10.12 Stratified Sampling

Sometimes it makes sense to divide the population into homogeneous groups, which are called strata (the singular is stratum), before the stratified random sample is selected.

For example, in the teachers example, I might divide the population into three groups: elementary teachers (K-5), middle school teachers (6-8), and high school teachers (9-12). Suppose that 50% of the population are elementary teachers, 20% middle school, and 30% high school.

Then three separate simple random samples would be collected. With the desired total sample size of $n=400$, we would select $n_1=200$ elmentary, $n_2=80$ middle school, and $n_3$=120 high school teachers.

Other categorical variables, such as sex, race, age group, etc. can be used as the stratification variable.

As you can see, collecting a stratified sample as opposed to a simple random sample is a bit more involved. Why do we bother going through the extra trouble, especially since both samples are random?

A big advantage of stratified sampling is that it can reduce the total variability of the sample statistics. In a political poll or opinion survey, this means that we could either have a smaller margin of error (desirable), or we can use a smaller total sample size to obtain a particular margin of error (also desirable).

In addition, we would often be interested in reporting the statistics by strata: for example, if there are differences in opinion between elementary/middle school/high school teachers, between men and women, between different racial groups, etc.

10.13 Cluster Sampling

Another sampling techique, which is often confused with stratified sampling, is cluster sampling.

In this method, the population is divided into representative subgroups, which are heterogenous rather than homogenous. This subgroups are called clusters. Then, instead of taking a simple random sample of individuals in the population, a simple random sample of the clusters is taken.
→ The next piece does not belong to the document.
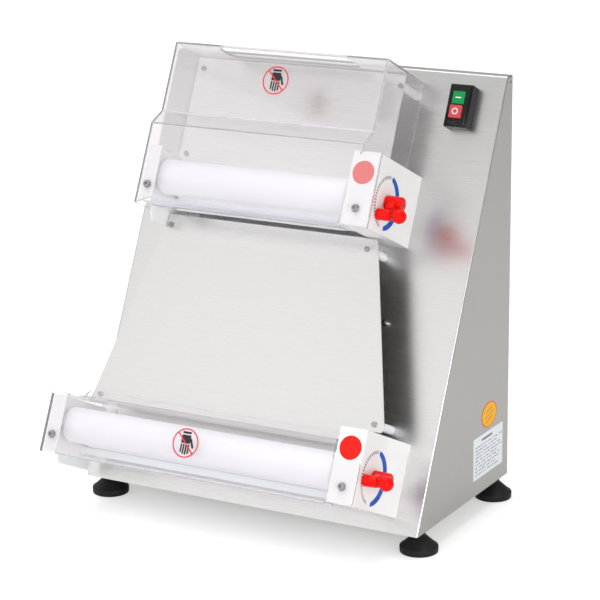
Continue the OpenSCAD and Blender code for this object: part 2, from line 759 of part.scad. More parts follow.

In the purest form of cluster sampling, everyone in the chosen clusters is used, although in practice it is common to take a simple random sample or stratified sample of the chosen clusters.

In the teachers example, it might be difficult or impossible to get a sampling frame listing all teachers in the state. A frame of all school districts in Kentucky would be easier to obtain. We could randomly select a certain number of school districts and use the teachers at those districts.

Students often confuse stratified and cluster sampling. They appear similar because both methods involve dividing the population into subgroups.

In stratified sampling, the idea is to divide into strata where everyone within a stratum are similar on a characteristic of interest (i.e. teach the same grade level, same sex, same race, etc.) Often this is done to make sure the sample `fairly’ represents the population.

In cluster sampling, the idea is to divide into clusters where ideally the individual clusters are microcosms of the population. Then, we can reduce the time and money needed to collect the sample by sampling clusters rather than individuals.

10.14 Multistage Sampling

Most companies (Gallup, Rasmussen, news organizations, etc.) that take large surveys regularly combine several of these techniques into what is called a multistage sample.

First, cluster sampling might be used to randomly select certain geographic areas; it is common to use census tracts or neighborhood blocks, which are subdivisions used by the U.S. Census Bureau. Then the company or researcher might choose to use stratified sampling within the chosen census tracts on a stratification variable(s) of interest.

These sample designs can be quite complicated, but the intention is to try to gain the advantages of the various methods, especially when a simple random sample is not feasible.